:: Work instructions ::
Extract the first line through the line containing "import Module from" from the listing below, exactly as written.

[START OF Recorded data]

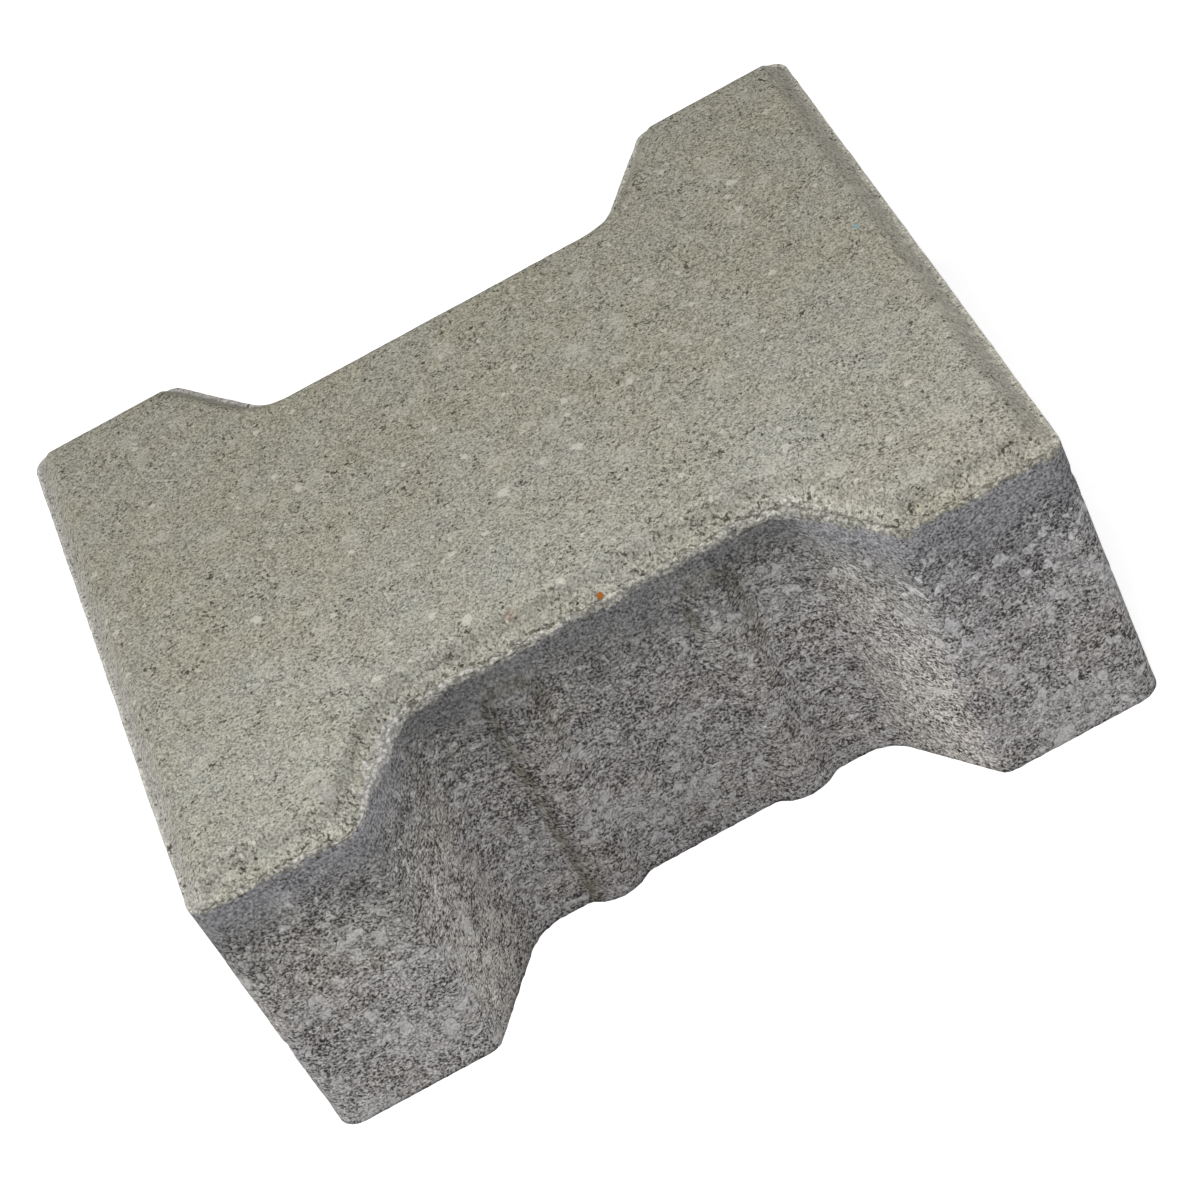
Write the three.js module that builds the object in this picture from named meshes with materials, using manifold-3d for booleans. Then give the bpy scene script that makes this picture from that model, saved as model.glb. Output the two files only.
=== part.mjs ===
/**
 * Interlocking concrete paving stone, double-T plan, pressed in one piece.
 *
 * Millimetres, +Z up. The origin is the centre of the bed face and +X runs along the stone's length.
 * The wide ends are the flanges and the narrow middle is the waist: the flanges of one row of
 * stones fill the recesses beside the waists of the next. The tamper that presses the wearing face
 * leaves a sloping shoulder round it, and concrete squeezed up between tamper and mould wall leaves
 * a low lip along the outer edge.
 */
import * as THREE from "three";
import { mergeVertices } from "three/addons/utils/BufferGeometryUtils.js";
import Module from "manifold-3d";

// Plan
const LENGTH = 197;
const FLANGE_WIDTH = 162;
const WAIST_WIDTH = 112;
const FLANGE_FACE = 37.5;
const WAIST_FACE = 86;
const END_CORNER_RADIUS = 5;
const FLANGE_CORNER_RADIUS = 4;
const WAIST_FILLET_RADIUS = 12;

// Height, and the shoulder and lip round the wearing face
const HEIGHT = 80;
const SHOULDER_DROP = 5;
const SHOULDER_ANGLE = THREE.MathUtils.degToRad(55);
const CROWN_RADIUS = 2;
const COVE_RADIUS = 1.5;
const LIP_WIDTH = 2.2;
const LIP_HEIGHT = 0.8;

// Spacer ribs on both waist faces, which hold the joint to the next row open
const RIB_WIDTH = 14;
const RIB_PROJECTION = 3;
const RIB_STOP_BELOW_TOP = 10;
const RIB_SPACING = 46;

// Fineness of the facets
const ARC_DIVISIONS = 4;
const PROFILE_DIVISIONS = 2;
const RIB_SIDES = 48;
const RIB_DOME_STEPS = 8;

// A rounding takes at most this share of the edge or slope that it eases
const LARGEST_SHARE = 0.45;
const SMALLEST_RADIUS = 0.6;

const RIGHT_ANGLE = Math.PI / 2;
const CONCRETE = { name: "concrete", color: 0xa5a396, roughness: 0.92, metalness: 0 };

/**
 * Corners of the plan outline moved inward by `inset`, anticlockwise from the right end, each with
 * the radius that rounds it. Outer corners lose the inset from their radius and the waist fillets
 * gain it, which keeps the outlines parallel.
 */
function planCorners(inset) {
  const end = LENGTH / 2;
  const flange = FLANGE_WIDTH / 2;
  const waist = WAIST_WIDTH / 2;
  const flangeEdge = end - FLANGE_FACE;
  const waistEdge = WAIST_FACE / 2;

  // Both ends of the slope between waist and flange slide outward as the slope moves inward
  const run = flangeEdge - waistEdge;
  const rise = flange - waist;
  const slide = (inset * (Math.hypot(run, rise) - run)) / rise;

  const outward = [
    { x: end - inset, y: flange - inset, radius: Math.max(END_CORNER_RADIUS - inset, SMALLEST_RADIUS) },
    {
      x: flangeEdge + slide,
      y: flange - inset,
      radius: Math.max(FLANGE_CORNER_RADIUS - inset, SMALLEST_RADIUS),
    },
    { x: waistEdge + slide, y: waist - inset, radius: WAIST_FILLET_RADIUS + inset },
  ];
  const inward = [...outward].reverse();
  const mirrored = (corners, signX, signY) =>
    corners.map(({ x, y, radius }) => ({ x: signX * x, y: signY * y, radius }));
  return [
    ...outward,
    ...mirrored(inward, -1, 1),
    ...mirrored(outward, -1, -1),
    ...mirrored(inward, 1, -1),
  ];
}

/** Adds the arc that rounds `corner` to `outline`, which THREE.Path joins on with a straight edge. */
function addCornerArc(outline, before, corner, after) {
  const arriving = new THREE.Vector2(corner.x - before.x, corner.y - before.y);
  const leaving = new THREE.Vector2(after.x - corner.x, after.y - corner.y);
  const turn = Math.atan2(arriving.cross(leaving), arriving.dot(leaving));
  const side = Math.sign(turn);
  const halfTurn = Math.tan(Math.abs(turn) / 2);
  const room = LARGEST_SHARE * Math.min(arriving.length(), leaving.length());
  const tangent = Math.min(corner.radius * halfTurn, room);
  const radius = tangent / halfTurn;

  const heading = arriving.normalize();
  const centreX = corner.x - tangent * heading.x - side * radius * heading.y;
  const centreY = corner.y - tangent * heading.y + side * radius * heading.x;
  const start = heading.angle() - side * RIGHT_ANGLE;
  outline.absarc(centreX, centreY, radius, start, start + turn, side < 0);
}

/** Points of the plan outline moved inward by `inset`. Their number is the same for every inset. */
function planOutline(inset) {
  const corners = planCorners(inset);
  const outline = new THREE.Path();
  corners.forEach((corner, index) => {
    const before = corners.at(index - 1);
    const after = corners[(index + 1) % corners.length];
    addCornerArc(outline, before, corner, after);
  });
  return outline.getPoints(ARC_DIVISIONS);
}

/**
 * Section through the edge of the wearing face, as points whose x is the distance inward from the
 * wall and whose y is the height: over the lip, up the cove and the straight shoulder, and round
 * the crown to the flat wearing face.
 */
function shoulderSection() {
  const foot = HEIGHT - SHOULDER_DROP;
  const bend = 1 - Math.cos(SHOULDER_ANGLE);
  const largest = (LARGEST_SHARE * SHOULDER_DROP) / bend;
  const cove = Math.min(COVE_RADIUS, largest);
  const crown = Math.min(CROWN_RADIUS, largest);
  const straightRun = (SHOULDER_DROP - (cove + crown) * bend) / Math.tan(SHOULDER_ANGLE);
  const crownCentre = LIP_WIDTH + (cove + crown) * Math.sin(SHOULDER_ANGLE) + straightRun;

  const section = new THREE.Path();
  section.absellipse(LIP_WIDTH / 2, foot, LIP_WIDTH / 2, LIP_HEIGHT, Math.PI, 0, true);
  section.absarc(LIP_WIDTH, foot + cove, cove, -RIGHT_ANGLE, SHOULDER_ANGLE - RIGHT_ANGLE, false);
  section.absarc(crownCentre, HEIGHT - crown, crown, SHOULDER_ANGLE + RIGHT_ANGLE, RIGHT_ANGLE, true);
  return section.getPoints(PROFILE_DIVISIONS);
}

/** Closed body through `rings`, lists of as many points each, bottom one first, with flat ends. */
function loft(rings) {
  const count = rings[0].points.length;
  const position = rings.flatMap(({ points, height }) => points.flatMap(({ x, y }) => [x, y, height]));
  const index = [];
  for (let ring = 0; ring < rings.length - 1; ring += 1) {
    for (let point = 0; point < count; point += 1) {
      const next = (point + 1) % count;
      const lower = ring * count;
      const upper = lower + count;
      index.push(lower + point, lower + next, upper + next);
      index.push(lower + point, upper + next, upper + point);
    }
  }
  const top = (rings.length - 1) * count;
  for (const [a, b, c] of THREE.ShapeUtils.triangulateShape(rings[0].points, [])) {
    index.push(c, b, a);
  }
  for (const [a, b, c] of THREE.ShapeUtils.triangulateShape(rings.at(-1).points, [])) {
    index.push(top + a, top + b, top + c);
  }
  const geometry = new THREE.BufferGeometry();
  geometry.setAttribute("position", new THREE.Float32BufferAttribute(position, 3));
  geometry.setIndex(index);
  return geometry;
}

/** The stone without its ribs: the plan outline carried up the walls and over the shoulder. */
function stoneBody() {
  const bed = { points: planOutline(0), height: 0 };
  const edge = shoulderSection().map(({ x, y }) => ({ points: planOutline(x), height: y }));
  return loft([bed, ...edge]);
}

/**
 * One spacer rib: an upright round bar with a domed top, sunk so deep into the waist face that
 * only a segment RIB_WIDTH wide and RIB_PROJECTION proud stands out of it.
 */
function spacerRib(x, side) {
  const halfWidth = RIB_WIDTH / 2;
  const radius = (halfWidth ** 2 + RIB_PROJECTION ** 2) / (2 * RIB_PROJECTION);
  const domeCentre = HEIGHT - RIB_STOP_BELOW_TOP - halfWidth;
  const axisY = side * (WAIST_WIDTH / 2 + RIB_PROJECTION - radius);

  const profile = [new THREE.Vector2(0, 0), new THREE.Vector2(radius, 0)];
  for (let step = 0; step < RIB_DOME_STEPS; step += 1) {
    const angle = (RIGHT_ANGLE * step) / RIB_DOME_STEPS;
    profile.push(new THREE.Vector2(radius * Math.cos(angle), domeCentre + radius * Math.sin(angle)));
  }
  profile.push(new THREE.Vector2(0, domeCentre + radius));
  const rib = new THREE.LatheGeometry(profile, RIB_SIDES);
  rib.rotateX(RIGHT_ANGLE);
  rib.translate(x, axisY, 0);
  return rib;
}

/** Closed three.js geometry as a manifold solid, its shared vertices merged. */
function toSolid(wasm, geometry) {
  const bare = new THREE.BufferGeometry();
  bare.setAttribute("position", geometry.getAttribute("position"));
  bare.setIndex(geometry.getIndex());
  const merged = mergeVertices(bare);
  const corners = merged.getIndex().array;
  const triangles = [];
  for (let at = 0; at < corners.length; at += 3) {
    const [a, b, c] = corners.slice(at, at + 3);
    if (a !== b && b !== c && c !== a) {
      triangles.push(a, b, c);
    }
  }
  const mesh = new wasm.Mesh({
    numProp: 3,
    vertProperties: new Float32Array(merged.getAttribute("position").array),
    triVerts: new Uint32Array(triangles),
  });
  return new wasm.Manifold(mesh);
}

/** Manifold solid as a three.js geometry. */
function toGeometry(solid) {
  const { vertProperties, triVerts } = solid.getMesh();
  const geometry = new THREE.BufferGeometry();
  geometry.setAttribute("position", new THREE.BufferAttribute(vertProperties, 3));
  geometry.setIndex(new THREE.BufferAttribute(triVerts, 1));
  geometry.computeVertexNormals();
  return geometry;
}

/** The whole stone: the body with two ribs pressed onto each waist face. */
async function pavingStone() {
  const wasm = await Module();
  wasm.setup();
  let stone = toSolid(wasm, stoneBody());
  for (const side of [-1, 1]) {
    for (const x of [-RIB_SPACING / 2, RIB_SPACING / 2]) {
      stone = stone.add(toSolid(wasm, spacerRib(x, side)));
    }
  }
  const mesh = new THREE.Mesh(toGeometry(stone), new THREE.MeshStandardMaterial(CONCRETE));
  mesh.name = "paving_stone";
  return mesh;
}

const object = new THREE.Group();
object.add(await pavingStone());

export default object;
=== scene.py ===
"""Looks of a double-T concrete paving stone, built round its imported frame.

The stone is one closed skin. A section runs from the bed up the wall, over the crumbly lip and up
the pressed shoulder, and is carried round the plan outline. A grid closes the wearing face and a
coarser one the bed. Noise then roughens the skin as pressed concrete is: fine and sandy on the
wearing face, open and pitted on the walls, broken along the lip.

The stone's lengths are in millimetres until they reach a mesh or a node, and the studio's are in
metres.
"""

from __future__ import annotations

import logging
import math
from dataclasses import dataclass, field
from enum import Enum

import bpy
import numpy as np
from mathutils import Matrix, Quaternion, Vector

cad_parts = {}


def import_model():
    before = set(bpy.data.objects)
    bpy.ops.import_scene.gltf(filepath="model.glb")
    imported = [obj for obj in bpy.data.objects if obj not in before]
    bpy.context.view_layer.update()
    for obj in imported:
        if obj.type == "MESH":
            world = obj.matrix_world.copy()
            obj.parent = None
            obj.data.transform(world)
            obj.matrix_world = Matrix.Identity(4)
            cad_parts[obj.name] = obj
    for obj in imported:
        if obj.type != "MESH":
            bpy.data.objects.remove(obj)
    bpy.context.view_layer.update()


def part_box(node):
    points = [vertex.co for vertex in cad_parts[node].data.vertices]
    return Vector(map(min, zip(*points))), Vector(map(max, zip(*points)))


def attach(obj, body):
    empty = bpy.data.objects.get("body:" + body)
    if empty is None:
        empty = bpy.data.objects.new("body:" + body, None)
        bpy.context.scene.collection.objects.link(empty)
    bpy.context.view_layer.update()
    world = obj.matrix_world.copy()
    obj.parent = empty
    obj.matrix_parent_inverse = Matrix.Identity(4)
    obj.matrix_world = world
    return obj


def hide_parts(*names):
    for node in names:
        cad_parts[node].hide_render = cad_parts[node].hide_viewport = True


MM = 0.001
NODE = "paving_stone"
BODY = "root"

# Odd factors for the coordinates and the seed of a cell's hash, and the shift and factor of each
# of the steps that stir it, as 32-bit words.
CELL_FACTORS = (0x8DA6B343, 0xD8163841, 0xCB1AB31F)
SEED_FACTOR = 0x9E3779B1
STIRS = ((15, 0x2C1B3C6D), (12, 0x297A2D39), (15, 1))
WORD = 2**32

# A point is on the bed where it is lower than this, in millimetres, and its normal is this far
# from level.
BED_HEIGHT = 0.01
BED_FACING = 0.9

# Layout of the nodes in the editor.
NODES_PER_ROW = 8
NODE_STEP = (220.0, -260.0)

Pair = tuple[float, float]
Triple = tuple[float, float, float]
Colour = tuple[float, float, float, float]

log = logging.getLogger("paving_stone")


def linked(data: bpy.types.ID) -> bpy.types.Object:
    """Makes an object with the name of its data.

    Args:
        data: Its mesh, camera or light.

    Returns:
        The object, linked to the scene.
    """
    made = bpy.data.objects.new(data.name, data)
    bpy.context.scene.collection.objects.link(made)
    return made


# --- Noise on whole arrays of points --------------------------------------------------------------


def hashed(cells: np.ndarray, seed: int) -> np.ndarray:
    """Repeatable random number for each lattice cell.

    The three whole coordinates and the seed are multiplied by large odd numbers and joined by
    exclusive or, and the result is stirred by shifts and products.

    Args:
        cells: Whole coordinates, shape (..., 3).
        seed: Picks one of many unrelated patterns.

    Returns:
        Numbers from 0 to 1, shape (...).
    """
    whole = cells.astype(np.int64).astype(np.uint32)
    mixed = np.full(cells.shape[:-1], seed * SEED_FACTOR % WORD, dtype=np.uint32)
    for axis, factor in enumerate(CELL_FACTORS):
        mixed ^= whole[..., axis] * np.uint32(factor)
    for shift, factor in STIRS:
        mixed ^= mixed >> np.uint32(shift)
        mixed *= np.uint32(factor)
    return mixed.astype(np.float64) / WORD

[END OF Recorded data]

:: Output for this task ::
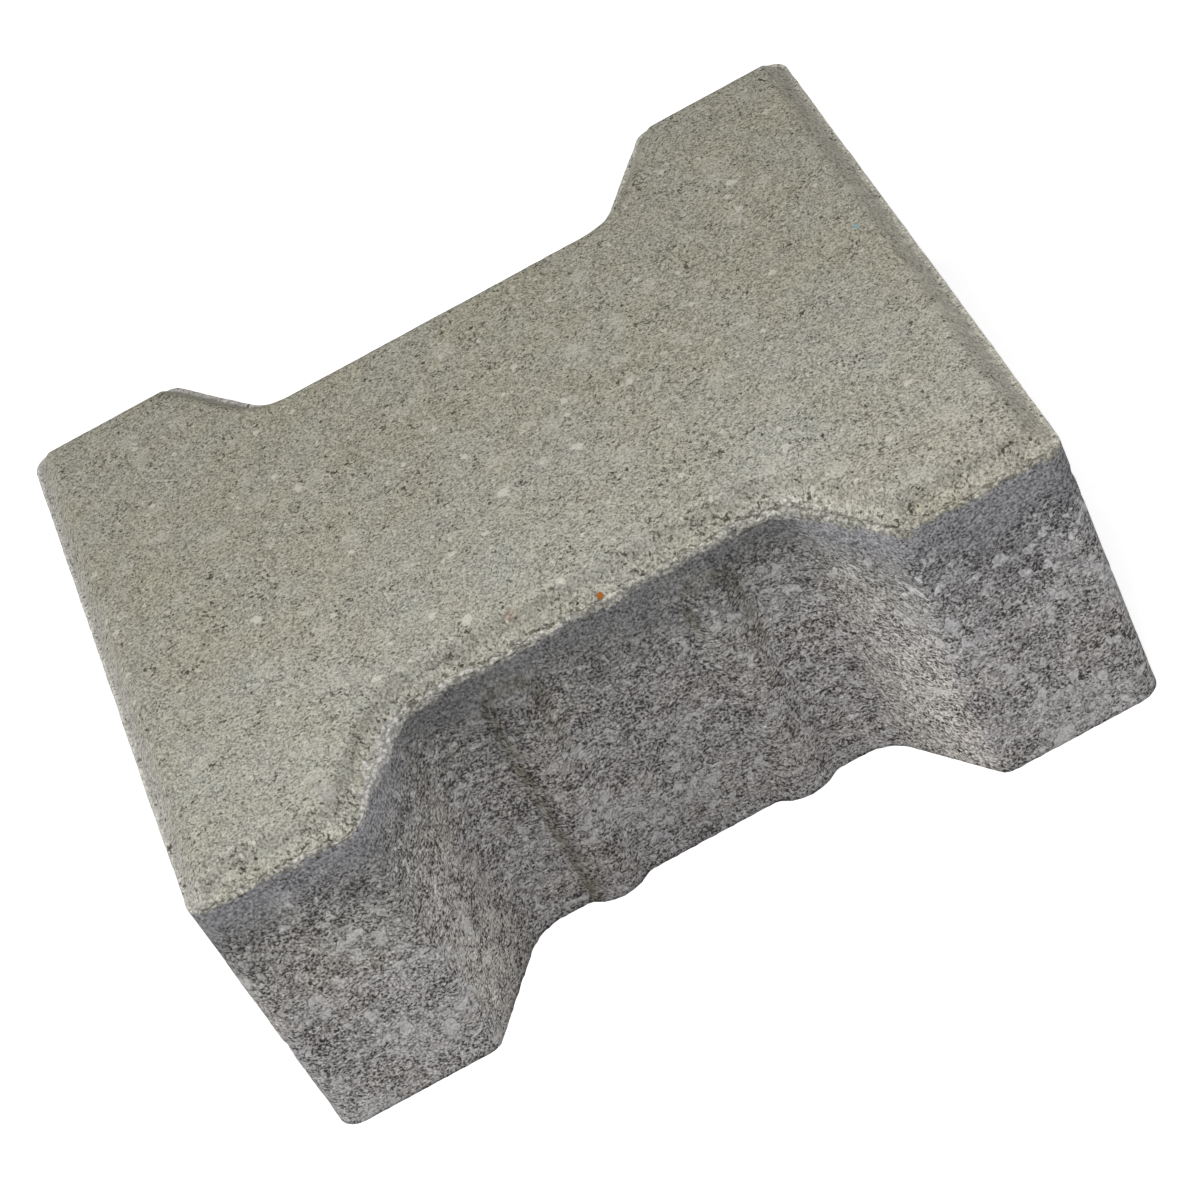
Write the three.js module that builds the object in this picture from named meshes with materials, using manifold-3d for booleans. Then give the bpy scene script that makes this picture from that model, saved as model.glb. Output the two files only.
=== part.mjs ===
/**
 * Interlocking concrete paving stone, double-T plan, pressed in one piece.
 *
 * Millimetres, +Z up. The origin is the centre of the bed face and +X runs along the stone's length.
 * The wide ends are the flanges and the narrow middle is the waist: the flanges of one row of
 * stones fill the recesses beside the waists of the next. The tamper that presses the wearing face
 * leaves a sloping shoulder round it, and concrete squeezed up between tamper and mould wall leaves
 * a low lip along the outer edge.
 */
import * as THREE from "three";
import { mergeVertices } from "three/addons/utils/BufferGeometryUtils.js";
import Module from "manifold-3d";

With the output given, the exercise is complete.